__OBJECTIVE__: Find the word "only" in the data. Return every line where it appears.

__MATERIALS PROVIDED__:

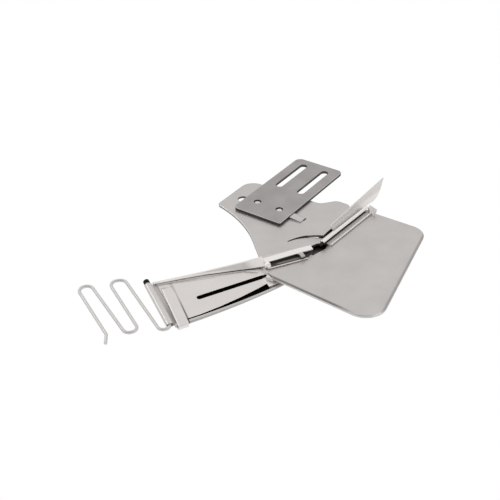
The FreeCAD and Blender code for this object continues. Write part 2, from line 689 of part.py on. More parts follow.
def turn_channel():
    """Channel on the base that carries the half-folded tape to the turn."""
    mid = CHANNEL_SHEET / 2
    back = far_edge(0)
    start = folder_point(CHANNEL_START_S, 0, 0)
    end = folder_point(CHANNEL_END_S, 0, 0)
    floor = [Vec(back - 1, mid, 0), Vec(CHANNEL_LIP_Q, mid, 0), Vec(CHANNEL_LIP_Q, CHANNEL_LIP_HEIGHT, 0)]
    outline = folded_outline(floor, [0.4], CHANNEL_SHEET)
    channel = Part.Face(outline_wire(outline, along_run(start, end))).extrude(end - start)
    plan = [(CHANNEL_START_S, back), (CHANNEL_END_S, CHANNEL_BACK_END_Q), (CHANNEL_END_S, CHANNEL_LEAF_Q),
            (CHANNEL_LIP_END_S, CHANNEL_LIP_Q), (CHANNEL_LIP_END_S, 9), (CHANNEL_START_S, 9)]
    corners = [folder_point(s, q, 0) for s, q in plan]
    channel = channel.common(prism([(c.x, c.y) for c in corners], -1, 10))
    # The back wall runs nearer to the lip and rises towards the turn
    low = folder_point(CHANNEL_START_S - 1, back - 0.14, 0)
    high = folder_point(CHANNEL_END_S + 1, CHANNEL_BACK_END_Q + 0.14, CHANNEL_RISE)
    wall = [
        Vec(0, -1.0, 0),
        Vec(0, RIDGE_AT_BASE, 0),
        Vec(CHANNEL_LEAF_WIDTH, RIDGE_AT_BASE - CHANNEL_LEAF_FALL, 0),
    ]
    outline = folded_outline(wall, [CHANNEL_BEND], CHANNEL_SHEET)
    upper = Part.Face(outline_wire(outline, along_run(low, high))).extrude(high - low)
    # The leaf is narrow, with one finger that reaches over the lip near the turn
    reach = 12.0
    leaf_q = CHANNEL_LEAF_Q
    finger = CHANNEL_FINGER_S
    finger_end = CHANNEL_FINGER_S + CHANNEL_FINGER_WIDTH
    tip = CHANNEL_LIP_Q - 0.3
    plan = [(CHANNEL_START_S, -reach), (CHANNEL_END_S, -reach), (CHANNEL_END_S, leaf_q), (finger_end, leaf_q),
            (finger_end, tip), (finger, tip), (finger, leaf_q), (CHANNEL_START_S, leaf_q)]
    leaf = prism_on_folder(plan, 0, reach)
    root = folder_point(finger, leaf_q, 0)
    leaf = round_corners(leaf, [(root.x, root.y, CHANNEL_FINGER_RADIUS)])
    upper = upper.common(leaf)
    return channel.fuse(upper).removeSplitter()


def delivery_channel():
    """Channel on its side that gives out the folded tape, with its turned-out end tab."""
    mid = DELIVERY_SHEET / 2
    inner = DELIVERY_WIDTH - mid
    top = DELIVERY_HEIGHT - mid
    points = [
        Vec(-mid, DELIVERY_LIP_HEIGHT, 0),
        Vec(-mid, mid, 0),
        Vec(-inner, mid, 0),
        Vec(-inner, top, 0),
        Vec(-DELIVERY_TOP_GAP, top, 0),
    ]
    bends = [0.35, DELIVERY_BEND, DELIVERY_TOP_BEND]
    sections = [(lambda p, run=run: delivery_point(run, p.x, p.y), points) for run in (0, DELIVERY_LENGTH)]
    channel = folded_sheet(sections, bends, DELIVERY_SHEET)
    left = -END_TAB_INSET
    right = left + END_TAB_WIDTH
    tab = [
        delivery_point(DELIVERY_LENGTH - DELIVERY_SHEET, left, 0.6),
        delivery_point(DELIVERY_LENGTH - DELIVERY_SHEET, right, 0),
        delivery_point(DELIVERY_LENGTH - DELIVERY_SHEET, right, END_TAB_HEIGHT - END_TAB_DROP),
        delivery_point(DELIVERY_LENGTH - DELIVERY_SHEET, left, END_TAB_HEIGHT + 0.2),
    ]
    tab_solid = Part.Face(Part.makePolygon(tab + tab[:1])).extrude(RUN_AXIS * DELIVERY_SHEET)
    return channel.fuse(tab_solid).removeSplitter()


def guide_blade():
    """Curved leaf that stands beside the delivery channel and runs on past the rear edge."""
    back = -DELIVERY_WIDTH - BLADE_SHEET / 2 - 0.05
    lean = math.tan(math.radians(BLADE_LEAN))
    high = BLADE_TIP_HEIGHT + 0.6
    foot = Vec(back, BLADE_FOOT_Z - 0.3, 0)
    head = Vec(back - lean * (high - BLADE_FOOT_Z), high, 0)
    middle = arc_mid(foot, head, BLADE_BOW)
    out = Vec(math.cos(math.radians(BLADE_LEAN)), math.sin(math.radians(BLADE_LEAN)), 0) * (BLADE_SHEET / 2)
    outline = [
        (foot + out, middle + out, head + out),
        (head + out, head - out),
        (head - out, middle - out, foot - out),
        (foot - out, foot + out),
    ]
    wires = [outline_wire(outline, lambda p, run=run: delivery_point(run, p.x, p.y))
             for run in (BLADE_START - 1, BLADE_REACH + 1)]
    leaf = Part.makeLoft(wires, True, True)
    foot_z = BLADE_FOOT_Z
    side = [
        (Vec(BLADE_START + 1.4, foot_z, 0), Vec(BLADE_FOOT_END, foot_z, 0)),
        (Vec(BLADE_FOOT_END, foot_z, 0), Vec(*BLADE_SWEEP, 0), Vec(*BLADE_SWEEP_END, 0)),
        (Vec(*BLADE_SWEEP_END, 0), Vec(BLADE_REACH, BLADE_TIP_HEIGHT, 0)),
        (Vec(BLADE_REACH, BLADE_TIP_HEIGHT, 0), Vec(BLADE_START + 1.0, BLADE_START_HEIGHT, 0)),
        (Vec(BLADE_START + 1.0, BLADE_START_HEIGHT, 0), Vec(BLADE_START, 2.6, 0),
         Vec(BLADE_START + 1.4, foot_z, 0)),
    ]
    profile = Part.Face(outline_wire(side, lambda p: delivery_point(p.x, -20, p.y)))
    return leaf.common(profile.extrude(SIDE_AXIS * 30))


def turn_cup():
    """Shallow closed cup under the turn, which the tape's lower fold passes through."""
    top = -BASE_THICK - SEAT_GAP
    solids = []
    for wall in (0, CUP_SHEET):
        left = WINDOW_TOP[0] - CUP_MARGIN + wall
        right = TURN_RIGHT[0] + CUP_MARGIN - wall
        narrow = WINDOW_RIGHT + CUP_MARGIN - wall
        front = TURN_FRONT[1] - CUP_MARGIN + wall
        rear = WINDOW_REAR + CUP_MARGIN - wall
        step = TURN_RIGHT[1] + 7.0 - wall
        outline = [(left, front), (right, front), (right, step), (narrow, step), (narrow, rear), (left, rear)]
        solids.append(prism(outline, top - CUP_DEPTH + wall, CUP_DEPTH))
    return solids[0].cut(solids[1]).cut(pressed_flap(-BASE_THICK - SEAT_GAP, 10))


NODES = {
    "fixing_plate": fixing_plate,
    "base_plate": base_plate,
    "rivet_left": lambda: rivet(-SLOT_PITCH / 2),
    "rivet_right": lambda: rivet(SLOT_PITCH / 2),
    "folder_shell": folder_shell,
    "folder_insert": folder_insert,
    "mouth_clip": mouth_clip,
    "wire_guide": wire_guide,
    "wire_cap": wire_cap,
    "turn_channel": turn_channel,
    "delivery_channel": delivery_channel,
    "guide_blade": guide_blade,
    "turn_cup": turn_cup,
}

os.makedirs("parts", exist_ok=True)
for name, make in NODES.items():
    solid = make()
    print(name, solid.ShapeType, len(solid.Solids), solid.isValid(), round(solid.Volume, 2))
    solid.exportStep("parts/" + name + ".step")
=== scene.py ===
"""Studio scene of the binder foot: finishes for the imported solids, the small dressing pieces that
only show close up, and the camera, light and backdrop."""

import math

import bmesh
import bpy
from bpy.props import FloatProperty, FloatVectorProperty, PointerProperty
from bpy.types import Operator, Panel, PropertyGroup
from mathutils import Matrix, Vector, noise


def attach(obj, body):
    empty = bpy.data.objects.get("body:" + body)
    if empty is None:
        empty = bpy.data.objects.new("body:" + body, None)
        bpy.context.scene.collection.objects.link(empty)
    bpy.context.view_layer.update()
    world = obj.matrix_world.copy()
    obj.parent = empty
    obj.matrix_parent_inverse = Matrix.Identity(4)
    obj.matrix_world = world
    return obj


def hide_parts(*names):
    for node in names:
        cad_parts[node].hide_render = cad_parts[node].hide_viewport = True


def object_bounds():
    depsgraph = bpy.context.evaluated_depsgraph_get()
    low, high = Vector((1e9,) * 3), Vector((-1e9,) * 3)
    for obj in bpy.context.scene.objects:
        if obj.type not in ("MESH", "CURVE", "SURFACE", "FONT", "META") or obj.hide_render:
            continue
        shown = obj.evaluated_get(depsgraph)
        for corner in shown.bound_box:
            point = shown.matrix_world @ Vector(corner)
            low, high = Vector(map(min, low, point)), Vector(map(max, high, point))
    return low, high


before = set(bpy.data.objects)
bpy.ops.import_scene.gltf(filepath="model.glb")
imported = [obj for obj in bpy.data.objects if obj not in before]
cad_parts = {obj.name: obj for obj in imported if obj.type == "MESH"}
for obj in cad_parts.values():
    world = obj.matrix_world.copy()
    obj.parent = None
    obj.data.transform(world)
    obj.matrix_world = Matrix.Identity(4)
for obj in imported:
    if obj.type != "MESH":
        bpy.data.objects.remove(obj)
cad_low, cad_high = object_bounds()

bl_info = {
    "name": "Binder foot",
    "version": (1, 0, 0),
    "blender": (4, 5, 0),
    "location": "3D Viewport > Sidebar > Binder foot",
    "description": "Finishes a sheet metal binder foot and sets up its studio scene",
    "category": "Object",
}

MM = 0.001

X_AXIS = Vector((1.0, 0.0, 0.0))
Y_AXIS = Vector((0.0, 1.0, 0.0))
UP = Vector((0.0, 0.0, 1.0))

# Soft border of a range that names none, in millimetres
SOFT_BORDER = 0.1

# Points of a cut or turned shape nearer than this, in metres, are one point
WELD = 1e-7

# Shares of the tone of painted light or shade that are its red, green and blue
PAINTED_SHADING_TINT = (1.0, 0.96, 0.93)

# The folder's own axes, in the row frame: s along the tape, q across it towards the front
FOLDER_ORIGIN = Vector((27.0, -80.0, 0.0)) * MM
FOLDER_YAW = math.radians(31.0)
FOLDER_ROLL = math.tan(math.radians(6.0))
FOLDER_FACE_Z = -1.6 * MM
S_AXIS = Vector((math.sin(FOLDER_YAW), math.cos(FOLDER_YAW), 0.0))
Q_AXIS = Vector((math.cos(FOLDER_YAW), -math.sin(FOLDER_YAW), 0.0))

# The delivery channel's near foot and its own axes, along it and across it
DELIVERY_ORIGIN = Vector((46.8, -48.3, 0.0)) * MM
DELIVERY_YAW = math.radians(3.5)
RUN_AXIS = Vector((math.sin(DELIVERY_YAW), math.cos(DELIVERY_YAW), 0.0))
SIDE_AXIS = Vector((math.cos(DELIVERY_YAW), -math.sin(DELIVERY_YAW), 0.0))

# Ways across the insert's crease and across the leaf's near edge
CREASE_AXIS = Q_AXIS * 0.988 - S_AXIS * 0.1548
LEAF_AXIS = Q_AXIS - 0.184 * S_AXIS

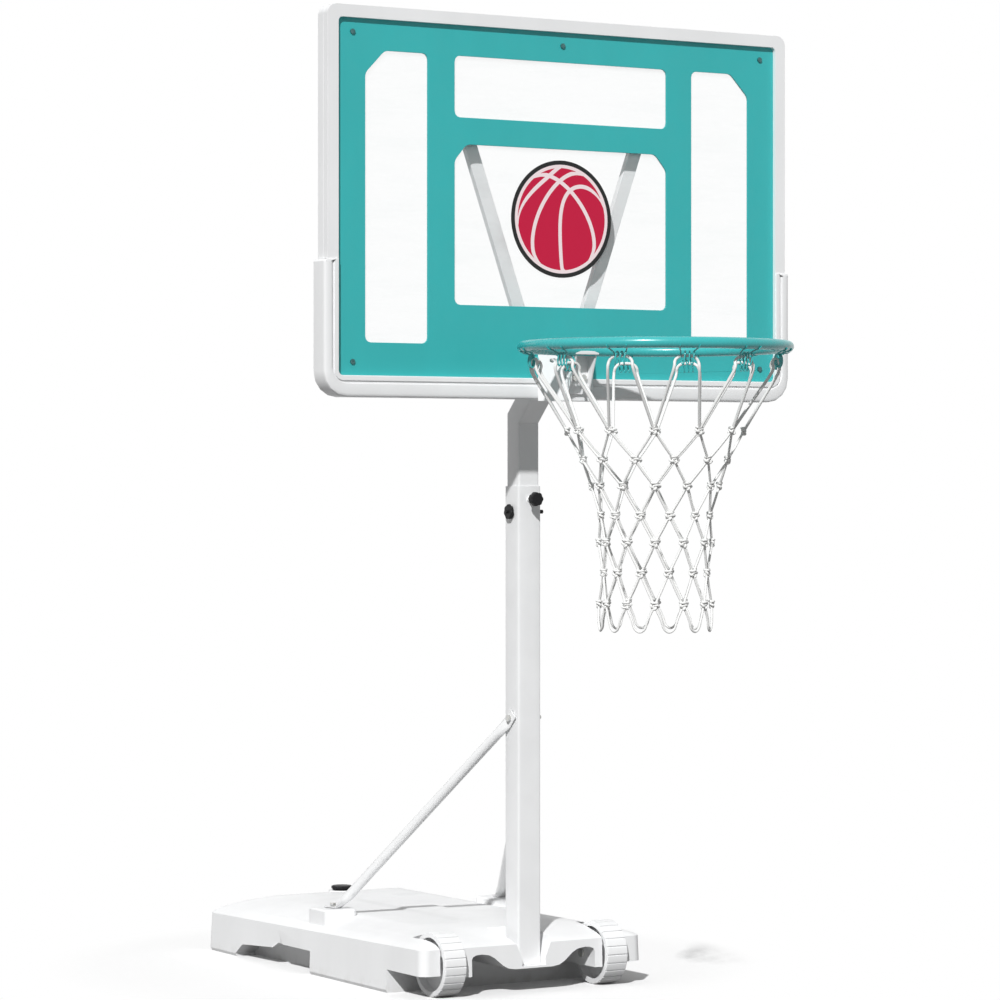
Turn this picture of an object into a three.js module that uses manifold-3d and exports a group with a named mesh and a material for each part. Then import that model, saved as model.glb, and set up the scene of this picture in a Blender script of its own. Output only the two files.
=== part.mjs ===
// Poolside basketball hoop on a wheeled ballast tank, with a square pole set in height by a bolt.
// Millimetres, +Z up, +X to the right along the board, and the water on the -Y side.
// Places are counted from the pole's axis at floor level; the last lines move the whole so
// that its origin is the middle of the tank's flat underside.
import * as THREE from "three";
import { mergeVertices } from "three/addons/utils/BufferGeometryUtils.js";
import Module from "manifold-3d";

// Clearances and overruns
const gap = 0.3;
const holeClearance = 0.4;
const overrun = 20;
const mergeReach = 0.0003;
const finestDetail = 0.02;
const cordDetail = 0.6;

// Board frame. Fronts and backs are counted forward from the pole's axis.
const boardFront = 149;
const openingHalfWidth = 471.6;
const openingLowZ = 1142;
const openingCorner = 8;
const lipDepth = 7.7;
const frameBorder = 22.5;
const frameCorner = 18;
const frameLowCorner = 37;
const panelCover = 8;
const frameBack = 112;
const rearFrameBorder = 60;
const rearFrameCorner = 12;

// Lattice panel, clear sheet and round print
const latticeThick = 4;
const sheetThick = 3;
const printThick = 0.8;
const printRadiusShare = 0.371;
const printHeightShare = 0.56;
const outerWindowIn = 285;
const outerWindowOut = 413.5;
const outerWindowLowZ = 1201.5;
const outerChamferWide = 40;
const outerChamferTall = 42;
const centreWindowHalf = 229;
const lowerWindowLowZ = 1273;
const lowerWindowTall = 291;
const windowBarTall = 48.6;
const upperWindowTall = 111.4;
const topBorderTall = 55;
const centreChamferWide = 25;
const centreChamferTall = 30;
const windowCorner = 11;
const chamferCorner = 18;

// Panel screws
const panelScrewSide = 31.6;
const panelScrewEnd = 24.5;
const panelScrewHead = 5;
const panelScrewHeadTall = 2.6;
const panelScrewShank = 2.4;
const panelScrewLong = 24;

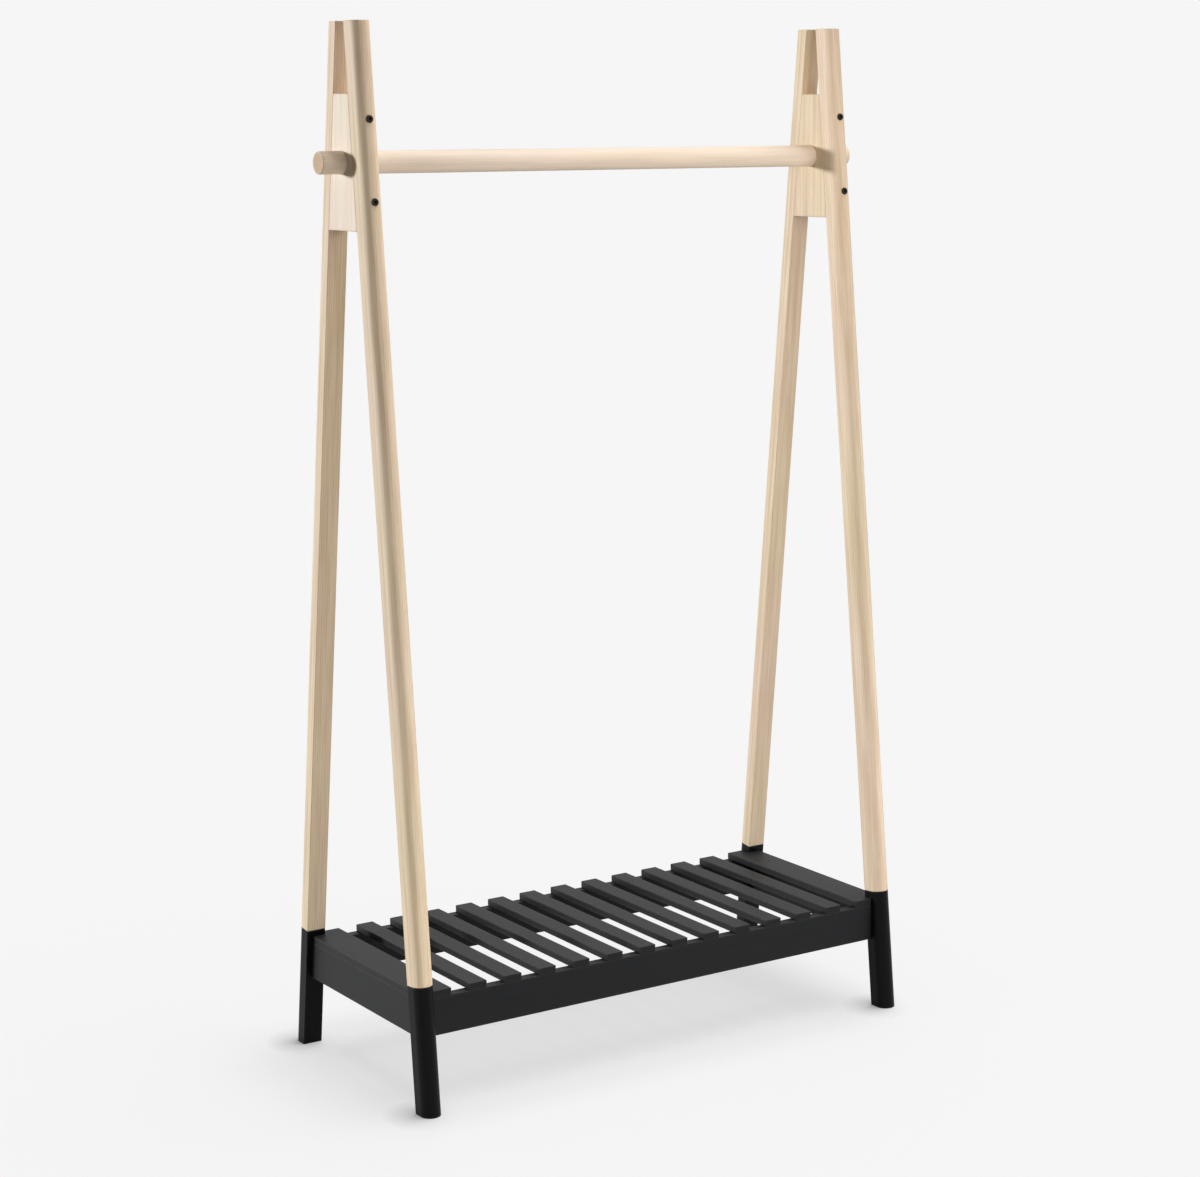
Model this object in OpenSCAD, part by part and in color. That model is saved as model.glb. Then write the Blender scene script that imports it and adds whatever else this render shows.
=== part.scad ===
// Clothes rack with two A-shaped end frames, a round hanging rail and a slatted shelf.
// Sizes are in millimetres. X runs along the rail, Y runs from front to back and Z points up.
// The origin is on the floor, midway between the end frames and between the front and rear feet.

/* [Overall] */
// Height of the rack from the floor to the leg tops
rack_h = 1500; // [1300:5:1900]
// Distance between the middle planes of the two end frames
frame_span = 813; // [520:1:1200]
// Clear gap between a front leg and a rear leg at the floor
foot_gap = 336; // [260:2:420]
// Clear gap between a front leg and a rear leg at their tops
top_gap = 22; // [10:1:60]

/* [Legs] */
// Width of a leg along the rail
leg_w = 30; // [26:1:44]
// Depth of a leg from its flat inner face to the crown of its round outer face
leg_d = 30; // [26:1:45]
// Radius of the eased edges beside a leg's flat inner face
leg_edge_r = 1.5; // [0.5:0.25:3]
// Bevel round the lower end of a pale upper leg, where it meets the dark lower leg
leg_end_bevel = 1.5; // [0.5:0.25:3]
// Height at which the dark lower leg meets the pale upper leg, on the leg's middle line
lower_leg_h = 180; // [176:1:260]

/* [Hanging rail] */
// Diameter of the hanging rail
rail_d = 32; // [22:0.5:40]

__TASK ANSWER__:
only show close up, and the camera, light and backdrop."""
Turn this picture of an object into a three.js module that uses manifold-3d and exports a group with a named mesh and a material for each part. Then import that model, saved as model.glb, and set up the scene of this picture in a Blender script of its own. Output only the two files.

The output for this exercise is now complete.